Much of the action centered on southern Illinois in the early years of the last decade, as investors, like Next Energy, moved to snap up drilling rights. Next Energy amassed drilling leases in Wayne County, just east of Mt. Vernon.

According to a study completed by the Illinois Chamber of Commerce in 2012, new natural gas production alone from the New Albany formation could result in the creation of 45,000 jobs and more than $9 billion in new investment in the economically struggling southern portion of the state.

The practice of fracking, however, has racked up big opposition, particularly from environmental activists and their allies in the Democratic Party, who are opposed to oil and natural gas extraction and use, in general, out of concern for the impact of burning petroleum on the global climate.

Before Next Energy could move to secure state permits to begin drilling, regulators in Illinois' Democrat-dominated state government declared a moratorium on new permits in 2012, even though existing law should have required them to continue to review permit applications and issue new permits to those qualifying under the existing rules.

The moratorium, declared under former Gov. Pat Quinn, a Democrat, continued until lawmakers passed a new law in 2013, erecting new, strict fracking standards. Permits, however, could not be issued until the IDNR formally created new permitting rules – a task the agency did not completed until more than a year later.

In its lawsuit, Next Energy asserted the permitting rules made it all but likely they would never be able to secure a state fracking permit until there was too little time remaining on their leases to turn a profit.

This, Next Energy asserted, would allow the state to ban fracking, without actually banning fracking, rendering leases and drilling rights all but worthless across the New Albany field in Illinois.

Next Energy asserted this decision ran afoul of U.S. Supreme Court precedent, which declared regulations that prevent landowners from productively using their land is no different than the government actually seizing the land or outright forbidding the productive activity, without paying just compensation.

At the same time, a swarm of other affected leaseholders and land owners across southern Illinois also filed similar legal actions against the state, also accusing Illinois lawmakers and regulators of unconstitutional and illegal rulemaking.

However, no one has yet to be granted a trial on those claims.

Rather, judges in Illinois, including a judge in Wayne County and the Illinois Fifth District Appellate Court in Mt. Vernon, granted the state’s request to toss Next Energy’s claims, because, the state said, Next Energy had never formally applied for a permit. Therefore, the oil and gas company never suffered any adverse outcomes from the state’s allegedly unconstitutional actions.

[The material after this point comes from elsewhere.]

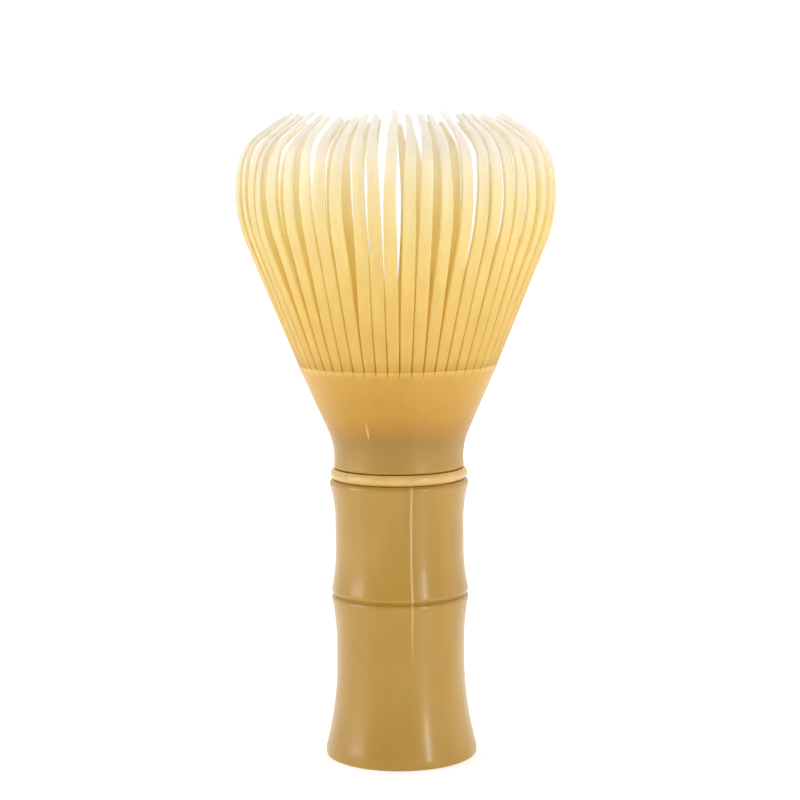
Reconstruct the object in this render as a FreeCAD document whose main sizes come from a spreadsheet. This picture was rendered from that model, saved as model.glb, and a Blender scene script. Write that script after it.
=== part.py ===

While Next Energy’s appeals wound through the courts, the other legal actions were put on hold, as the courts awaited the outcome from Next Energy’s case.

After the Illinois Supreme Court refused to hear Next Energy’s appeal, the company sought to take its case to the U.S. Supreme Court, asserting the Illinois state courts had refused to hear its constitutional claims.

In a brief supporting its petition, Next Energy argued the state’s actions made it “futile” for anyone to invest the time and money needed to apply for a permit.

They noted the “impediments” erected by Illinois lawmakers and regulators have “resulted in not a single horizontal hydraulic fracturing well being drilled in Illinois,” anywhere, by anyone.

“Here, Illinois manipulated the application and permitting process to ensure the time for oil leases would expire before Next or any other oil production company could obtain permits and drill scores of horizontal hydraulic fracturing oil wells,” Next Energy wrote in its petition.

“And to date, none have.”

In response, the Illinois Attorney General’s office, on behalf of the IDNR, maintained their position that Next Energy needs to be denied a permit before they can sue to challenge the actions taken by the state.

They noted at least one other mining company, identified as Woolsey Energy, had obtained one permit under the state’s rules.

“… Even if there were some reason to believe that petitioner would be granted only a conditional permit, or that the licensing process would take longer than petitioner would prefer, the uncertainty regarding these issues is precisely the reason that this Court requires takings claimants to seek a final decision by the relevant agency before proceeding to court,” the Attorney General wrote in the state’s reply brief.

“Petitioner may believe that the (IDNR) would have imposed ‘complicated conditions’ on its proposed fracturing activities, but absent a final decision from the (IDNR) actually imposing such conditions - or not - petitioner’s takings claim ‘simply cannot be evaluated,’” the Attorney General wrote.

The lawyers for the state further argued the Supreme Court should refuse to consider the case, because, they said, Next Energy is asking the nation’s high court to hear arguments that all lower courts that have received the case have refused to hear.

“The fact that no court has ever addressed the question on which petitioner seeks certiorari—the question whether Illinois’s regulatory regime, as applied to petitioner’s oil and gas leases, constitutes a taking—is, standing alone, sufficient reason to deny review,” the Attorney General’s office wrote in their reply brief.

The U.S. Supreme Court then denied Next Energy its appeal, effectively ending the matter.

The U.S. Supreme Court denied the petition without explanation or further comment from any of the high court’s nine justices.

Next Energy has been represented in the case by attorneys Rodney V. Taylor and Hilary A. Barnes, of the firm of Christopher & Taylor, of Indianapolis, and Morris L. Harvey, of Harvey & Baker, of Mt. Vernon.